VOA: Russia’s envoy in Afghanistan said Moscow can recognize the Taliban government, regardless of the American position. Do you think this kind of move by Russia could further worsen the relationship between Moscow and Washington?
Kirby: I think there’s enough tension between the United States and Russia right now that that we need to continue to focus on what Mr. Putin has done for security across the European continent and, quite frankly, across the globe. Russia can speak for themselves in terms of what governments they intend to recognize or not, we are not at a stage where we’re willing to do that with respect to the Taliban. What we would ask of any nation in the world, certainly any nation bordering Afghanistan is to not make decisions that are going to make it less stable and less secure than it is right now for the Afghan people.

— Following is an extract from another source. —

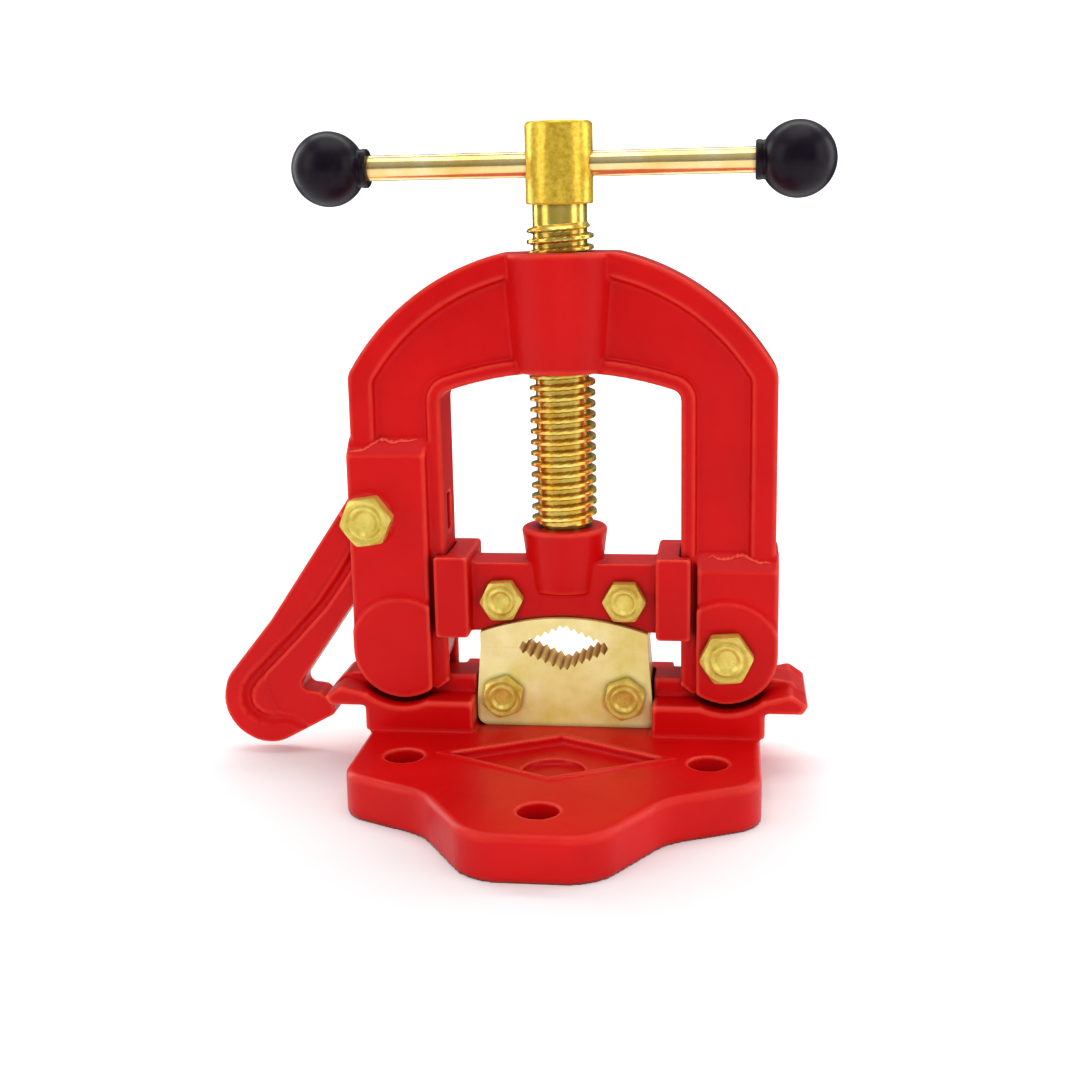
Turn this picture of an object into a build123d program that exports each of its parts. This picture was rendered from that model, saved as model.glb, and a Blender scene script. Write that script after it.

VOA: The White House says Biden’s upcoming meeting with [Saudi] King Salman and Prince [Mohammed] bin Salman will advance national security interests. What’s the rationale for where the White House decides that national interests trump objections to authoritarian leaders? And do you see that anytime in the foreseeable future where the White House might decide it’s in national interest to sit down even with Putin?
Kirby: Well, the president has spoken to Vladimir Putin, spoke to him before the invasion. The president will speak, he will meet, he will discuss with any leader around the world things that he believes are in the national security interests of the American people. That’s his job as commander in chief and he takes that responsibility seriously. And I would, you know, go back on some of the critics here, I mean, the fact that an adherence to values and human rights and civil rights is somehow at odds with a pragmatic foreign policy is just foolishness. They go hand in hand, they have to go hand in hand. And the president has been very clear that our foreign policy is going to be rooted in values and he’s never bashful about espousing and advancing those values as he meets with leaders around the world. The two go hand in hand they have to.